Astellas, Japan’s second-largest drugmaker, aims for alternative investments including hedge funds, private equity and infrastructure to account for 10 percent of the pension plan, said Ichiro Tajima, a managing director of the fund in Tokyo.
The fund began investing in the asset class in 2004 with an initial allocation to hedge funds, Tajima said. It wants to double the share of private equity to about 2 billion yen, while studying the possibility of infrastructure investments, he said.
Shiseido’s pension fund has allocated about 1 percent of its total assets to infrastructure, said Rokuta. The fund manages about 150 billion yen of retirement money, with a targeted return of 3.8 percent.
Still, the pace of investment growth in infrastructure assets may be slow, said Masashi Toshino, an analyst who covers pensions at Daiwa Fund Consulting Co. in Tokyo. Such assets tend to be less liquid, global economic growth may falter, and there is a lack of projects at home for Japanese investors, he said.
Nomura’s Fund
“Investors are reluctant to take any country risk at this time, so it may take a while to see any significant increase in infrastructure investments,” he said.

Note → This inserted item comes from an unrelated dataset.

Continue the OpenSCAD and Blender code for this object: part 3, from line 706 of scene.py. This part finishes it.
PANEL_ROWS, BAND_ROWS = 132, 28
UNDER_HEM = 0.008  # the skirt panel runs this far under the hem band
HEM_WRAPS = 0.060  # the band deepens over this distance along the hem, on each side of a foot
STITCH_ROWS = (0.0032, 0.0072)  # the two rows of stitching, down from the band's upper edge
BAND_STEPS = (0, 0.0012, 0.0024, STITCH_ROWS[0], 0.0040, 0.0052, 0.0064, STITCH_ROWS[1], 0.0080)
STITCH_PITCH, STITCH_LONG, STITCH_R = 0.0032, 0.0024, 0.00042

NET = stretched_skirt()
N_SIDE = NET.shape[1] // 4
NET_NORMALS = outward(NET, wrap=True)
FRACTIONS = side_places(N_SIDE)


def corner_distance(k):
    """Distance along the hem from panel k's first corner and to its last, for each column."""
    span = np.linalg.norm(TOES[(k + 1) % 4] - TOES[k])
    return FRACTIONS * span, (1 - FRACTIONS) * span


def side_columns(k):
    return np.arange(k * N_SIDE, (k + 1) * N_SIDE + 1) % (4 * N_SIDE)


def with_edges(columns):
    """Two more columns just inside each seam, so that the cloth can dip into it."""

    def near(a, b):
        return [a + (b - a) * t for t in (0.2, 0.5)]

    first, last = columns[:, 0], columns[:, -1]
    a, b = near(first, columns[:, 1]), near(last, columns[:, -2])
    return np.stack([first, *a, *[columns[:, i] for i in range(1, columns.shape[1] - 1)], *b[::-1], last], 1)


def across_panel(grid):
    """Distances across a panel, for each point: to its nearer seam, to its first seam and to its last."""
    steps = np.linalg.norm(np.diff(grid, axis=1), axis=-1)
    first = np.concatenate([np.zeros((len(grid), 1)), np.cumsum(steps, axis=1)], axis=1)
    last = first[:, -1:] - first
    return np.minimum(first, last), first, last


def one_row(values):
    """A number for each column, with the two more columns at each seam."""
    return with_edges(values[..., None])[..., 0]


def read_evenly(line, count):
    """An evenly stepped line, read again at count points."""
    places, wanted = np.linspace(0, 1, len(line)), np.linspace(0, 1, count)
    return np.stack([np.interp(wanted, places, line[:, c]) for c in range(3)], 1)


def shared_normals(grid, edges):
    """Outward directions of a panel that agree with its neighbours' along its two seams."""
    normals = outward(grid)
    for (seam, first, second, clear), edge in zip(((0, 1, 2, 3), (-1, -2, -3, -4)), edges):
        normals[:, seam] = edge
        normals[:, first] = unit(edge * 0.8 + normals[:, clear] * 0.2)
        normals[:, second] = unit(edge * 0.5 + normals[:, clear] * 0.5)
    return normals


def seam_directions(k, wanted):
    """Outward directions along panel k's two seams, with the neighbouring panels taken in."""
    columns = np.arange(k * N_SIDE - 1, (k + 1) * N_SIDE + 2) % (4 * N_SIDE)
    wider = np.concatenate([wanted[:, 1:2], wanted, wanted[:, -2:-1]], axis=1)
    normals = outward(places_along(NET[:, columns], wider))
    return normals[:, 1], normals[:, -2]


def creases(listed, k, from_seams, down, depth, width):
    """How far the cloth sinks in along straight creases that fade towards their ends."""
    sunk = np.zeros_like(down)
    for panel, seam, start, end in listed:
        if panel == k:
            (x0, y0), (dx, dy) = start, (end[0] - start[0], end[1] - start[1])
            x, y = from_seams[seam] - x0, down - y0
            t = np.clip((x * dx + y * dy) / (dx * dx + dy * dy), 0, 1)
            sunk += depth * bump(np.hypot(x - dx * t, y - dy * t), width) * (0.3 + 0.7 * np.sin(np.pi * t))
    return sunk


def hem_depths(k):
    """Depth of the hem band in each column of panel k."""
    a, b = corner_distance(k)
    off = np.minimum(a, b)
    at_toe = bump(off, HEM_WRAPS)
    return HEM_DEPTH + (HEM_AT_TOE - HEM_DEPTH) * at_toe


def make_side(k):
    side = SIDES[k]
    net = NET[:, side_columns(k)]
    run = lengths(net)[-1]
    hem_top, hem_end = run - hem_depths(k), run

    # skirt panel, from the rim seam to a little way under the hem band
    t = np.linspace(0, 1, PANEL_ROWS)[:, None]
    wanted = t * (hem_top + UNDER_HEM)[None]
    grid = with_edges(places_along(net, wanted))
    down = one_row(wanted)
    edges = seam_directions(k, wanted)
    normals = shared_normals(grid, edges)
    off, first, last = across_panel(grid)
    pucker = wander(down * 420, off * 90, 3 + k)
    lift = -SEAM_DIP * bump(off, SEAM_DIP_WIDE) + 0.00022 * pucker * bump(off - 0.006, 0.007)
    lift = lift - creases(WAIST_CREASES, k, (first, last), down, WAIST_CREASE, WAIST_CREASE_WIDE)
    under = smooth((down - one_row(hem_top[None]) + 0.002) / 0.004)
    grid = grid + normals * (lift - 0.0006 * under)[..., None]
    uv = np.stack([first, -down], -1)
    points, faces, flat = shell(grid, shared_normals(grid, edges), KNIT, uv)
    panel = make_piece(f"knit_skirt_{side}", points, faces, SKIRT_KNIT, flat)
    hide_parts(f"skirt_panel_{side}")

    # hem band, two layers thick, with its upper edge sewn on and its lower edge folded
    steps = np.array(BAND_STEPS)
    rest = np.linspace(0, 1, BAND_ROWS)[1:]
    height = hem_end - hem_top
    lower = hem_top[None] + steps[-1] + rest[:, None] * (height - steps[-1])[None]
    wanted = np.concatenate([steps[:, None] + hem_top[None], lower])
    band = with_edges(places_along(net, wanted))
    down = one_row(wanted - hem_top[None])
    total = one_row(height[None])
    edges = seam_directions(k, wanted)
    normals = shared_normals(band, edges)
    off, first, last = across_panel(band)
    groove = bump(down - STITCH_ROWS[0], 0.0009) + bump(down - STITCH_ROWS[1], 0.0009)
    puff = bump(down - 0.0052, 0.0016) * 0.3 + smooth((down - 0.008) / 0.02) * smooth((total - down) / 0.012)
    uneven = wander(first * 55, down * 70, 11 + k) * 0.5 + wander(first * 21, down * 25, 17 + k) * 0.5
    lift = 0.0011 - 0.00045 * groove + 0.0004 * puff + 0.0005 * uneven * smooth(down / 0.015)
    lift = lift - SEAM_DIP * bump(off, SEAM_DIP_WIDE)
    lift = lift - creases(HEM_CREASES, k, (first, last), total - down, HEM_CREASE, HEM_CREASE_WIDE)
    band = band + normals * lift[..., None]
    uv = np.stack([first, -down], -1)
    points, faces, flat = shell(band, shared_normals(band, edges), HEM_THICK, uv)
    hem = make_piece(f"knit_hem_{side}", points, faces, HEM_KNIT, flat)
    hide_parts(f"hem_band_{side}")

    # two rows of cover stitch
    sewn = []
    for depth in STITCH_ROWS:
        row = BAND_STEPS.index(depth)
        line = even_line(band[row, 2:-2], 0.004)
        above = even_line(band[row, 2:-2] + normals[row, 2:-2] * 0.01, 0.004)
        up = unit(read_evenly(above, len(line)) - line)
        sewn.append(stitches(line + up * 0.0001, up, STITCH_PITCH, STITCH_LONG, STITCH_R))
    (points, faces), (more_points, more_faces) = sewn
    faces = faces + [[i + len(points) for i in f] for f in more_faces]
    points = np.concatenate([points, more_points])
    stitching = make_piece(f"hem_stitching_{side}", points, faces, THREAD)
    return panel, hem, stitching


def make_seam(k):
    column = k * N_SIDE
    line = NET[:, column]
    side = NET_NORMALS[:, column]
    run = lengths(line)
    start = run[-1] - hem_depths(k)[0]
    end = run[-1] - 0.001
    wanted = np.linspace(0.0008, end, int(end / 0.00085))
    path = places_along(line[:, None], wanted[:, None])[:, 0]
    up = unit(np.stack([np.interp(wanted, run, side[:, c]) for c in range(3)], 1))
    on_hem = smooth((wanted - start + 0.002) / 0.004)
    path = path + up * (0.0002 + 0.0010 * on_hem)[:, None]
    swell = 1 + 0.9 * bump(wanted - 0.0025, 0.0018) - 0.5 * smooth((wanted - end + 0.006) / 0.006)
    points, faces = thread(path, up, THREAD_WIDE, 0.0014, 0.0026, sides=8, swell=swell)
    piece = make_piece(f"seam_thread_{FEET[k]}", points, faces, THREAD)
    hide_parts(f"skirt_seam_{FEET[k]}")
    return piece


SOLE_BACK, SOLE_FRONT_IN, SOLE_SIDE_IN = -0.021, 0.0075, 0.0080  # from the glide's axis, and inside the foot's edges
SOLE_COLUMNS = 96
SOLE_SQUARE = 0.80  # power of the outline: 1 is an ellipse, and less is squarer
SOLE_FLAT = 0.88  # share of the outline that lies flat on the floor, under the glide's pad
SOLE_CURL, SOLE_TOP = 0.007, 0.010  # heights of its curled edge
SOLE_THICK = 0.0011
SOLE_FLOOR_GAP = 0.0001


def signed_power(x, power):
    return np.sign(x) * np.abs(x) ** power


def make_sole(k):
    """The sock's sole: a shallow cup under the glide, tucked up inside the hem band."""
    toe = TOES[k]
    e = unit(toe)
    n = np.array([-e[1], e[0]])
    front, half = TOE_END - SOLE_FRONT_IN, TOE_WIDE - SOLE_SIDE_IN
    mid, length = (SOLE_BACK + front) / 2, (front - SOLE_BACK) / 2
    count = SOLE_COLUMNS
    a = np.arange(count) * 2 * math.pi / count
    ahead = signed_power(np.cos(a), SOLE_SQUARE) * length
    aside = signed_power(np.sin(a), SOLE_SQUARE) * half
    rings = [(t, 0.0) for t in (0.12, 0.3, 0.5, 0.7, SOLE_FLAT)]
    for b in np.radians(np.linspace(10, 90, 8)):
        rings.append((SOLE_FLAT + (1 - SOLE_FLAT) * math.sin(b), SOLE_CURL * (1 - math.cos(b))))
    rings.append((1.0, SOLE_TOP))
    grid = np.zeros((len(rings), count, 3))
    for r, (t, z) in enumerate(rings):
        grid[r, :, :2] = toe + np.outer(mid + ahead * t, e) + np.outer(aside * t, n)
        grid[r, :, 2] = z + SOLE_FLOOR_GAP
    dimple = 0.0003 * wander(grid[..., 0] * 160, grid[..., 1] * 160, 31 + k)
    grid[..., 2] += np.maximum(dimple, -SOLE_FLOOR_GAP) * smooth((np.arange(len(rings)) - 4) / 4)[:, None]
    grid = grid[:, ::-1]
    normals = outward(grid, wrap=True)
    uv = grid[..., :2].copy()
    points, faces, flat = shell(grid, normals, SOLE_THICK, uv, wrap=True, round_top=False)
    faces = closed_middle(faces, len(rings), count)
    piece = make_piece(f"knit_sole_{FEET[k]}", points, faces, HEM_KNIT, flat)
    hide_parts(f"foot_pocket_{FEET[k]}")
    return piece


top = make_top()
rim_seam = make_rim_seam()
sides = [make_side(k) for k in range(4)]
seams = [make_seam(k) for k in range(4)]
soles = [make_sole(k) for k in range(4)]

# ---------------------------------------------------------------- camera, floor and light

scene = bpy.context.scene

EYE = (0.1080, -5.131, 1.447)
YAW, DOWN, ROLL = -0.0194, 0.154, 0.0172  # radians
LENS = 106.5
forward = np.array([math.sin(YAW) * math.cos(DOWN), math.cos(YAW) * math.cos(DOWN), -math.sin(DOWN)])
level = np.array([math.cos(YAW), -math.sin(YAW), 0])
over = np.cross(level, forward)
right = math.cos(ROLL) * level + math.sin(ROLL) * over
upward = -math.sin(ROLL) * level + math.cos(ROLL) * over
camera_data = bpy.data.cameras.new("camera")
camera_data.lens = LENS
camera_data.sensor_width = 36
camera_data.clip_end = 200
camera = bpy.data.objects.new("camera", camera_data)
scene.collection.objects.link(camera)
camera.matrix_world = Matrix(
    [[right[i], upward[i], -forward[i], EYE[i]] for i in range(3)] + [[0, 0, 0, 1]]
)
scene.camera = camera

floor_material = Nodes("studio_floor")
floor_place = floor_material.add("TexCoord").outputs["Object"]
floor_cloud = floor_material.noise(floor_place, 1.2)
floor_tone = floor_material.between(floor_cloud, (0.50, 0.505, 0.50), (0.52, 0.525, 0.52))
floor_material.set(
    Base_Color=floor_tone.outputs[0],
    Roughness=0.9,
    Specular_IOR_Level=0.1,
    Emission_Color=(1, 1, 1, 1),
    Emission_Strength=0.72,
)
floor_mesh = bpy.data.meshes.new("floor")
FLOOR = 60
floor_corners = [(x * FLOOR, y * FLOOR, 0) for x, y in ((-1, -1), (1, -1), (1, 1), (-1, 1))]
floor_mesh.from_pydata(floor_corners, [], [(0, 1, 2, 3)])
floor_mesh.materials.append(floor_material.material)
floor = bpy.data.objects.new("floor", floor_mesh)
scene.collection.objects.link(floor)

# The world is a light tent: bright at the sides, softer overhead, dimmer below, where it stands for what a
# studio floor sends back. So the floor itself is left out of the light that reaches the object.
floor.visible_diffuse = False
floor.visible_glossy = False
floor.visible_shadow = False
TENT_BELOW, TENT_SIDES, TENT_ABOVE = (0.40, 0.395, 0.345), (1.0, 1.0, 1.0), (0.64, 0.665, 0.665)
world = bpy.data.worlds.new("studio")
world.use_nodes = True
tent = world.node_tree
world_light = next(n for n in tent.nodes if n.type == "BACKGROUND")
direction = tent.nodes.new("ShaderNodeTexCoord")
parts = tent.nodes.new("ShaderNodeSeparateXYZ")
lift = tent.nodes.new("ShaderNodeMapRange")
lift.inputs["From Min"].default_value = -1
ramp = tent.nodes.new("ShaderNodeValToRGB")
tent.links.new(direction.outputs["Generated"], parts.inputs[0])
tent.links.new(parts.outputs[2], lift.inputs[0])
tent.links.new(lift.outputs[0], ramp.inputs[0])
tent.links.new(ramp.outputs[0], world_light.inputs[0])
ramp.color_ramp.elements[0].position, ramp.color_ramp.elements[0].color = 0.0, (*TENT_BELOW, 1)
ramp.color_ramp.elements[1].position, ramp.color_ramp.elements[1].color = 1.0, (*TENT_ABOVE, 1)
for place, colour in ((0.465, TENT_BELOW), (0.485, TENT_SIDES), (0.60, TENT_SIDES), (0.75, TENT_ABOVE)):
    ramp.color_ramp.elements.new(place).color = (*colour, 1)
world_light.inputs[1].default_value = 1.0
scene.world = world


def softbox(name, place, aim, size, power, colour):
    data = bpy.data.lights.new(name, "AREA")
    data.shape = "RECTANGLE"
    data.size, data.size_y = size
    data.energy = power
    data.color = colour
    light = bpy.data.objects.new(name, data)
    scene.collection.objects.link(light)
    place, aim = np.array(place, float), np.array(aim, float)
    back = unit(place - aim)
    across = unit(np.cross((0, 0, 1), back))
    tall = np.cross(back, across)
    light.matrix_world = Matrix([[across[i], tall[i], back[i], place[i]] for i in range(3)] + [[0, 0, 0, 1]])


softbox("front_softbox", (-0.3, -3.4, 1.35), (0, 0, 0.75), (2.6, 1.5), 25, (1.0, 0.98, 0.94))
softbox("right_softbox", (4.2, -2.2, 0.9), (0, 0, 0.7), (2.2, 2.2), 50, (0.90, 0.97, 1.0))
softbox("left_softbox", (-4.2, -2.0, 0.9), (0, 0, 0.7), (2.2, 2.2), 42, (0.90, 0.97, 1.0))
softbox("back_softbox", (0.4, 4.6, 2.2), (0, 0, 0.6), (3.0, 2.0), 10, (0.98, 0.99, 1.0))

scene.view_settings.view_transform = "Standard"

To reduce country risks, Nomura is teaming up with Nippon Export and Investment Insurance, a government-backed agency that will insure against country risks related to investments, said Toshio Sonoyama, the head of project finance in Nomura’s asset finance strategy department in Tokyo. Sonoyama declined to elaborate on details as the fund is still in the planning stage.
“Infrastructure investments are attractive because as long as there is economic growth, there will always be demand,” Sonoyama said. “They generally offer long-term steady cashflow and low correlation with traditional asset classes such as equities.”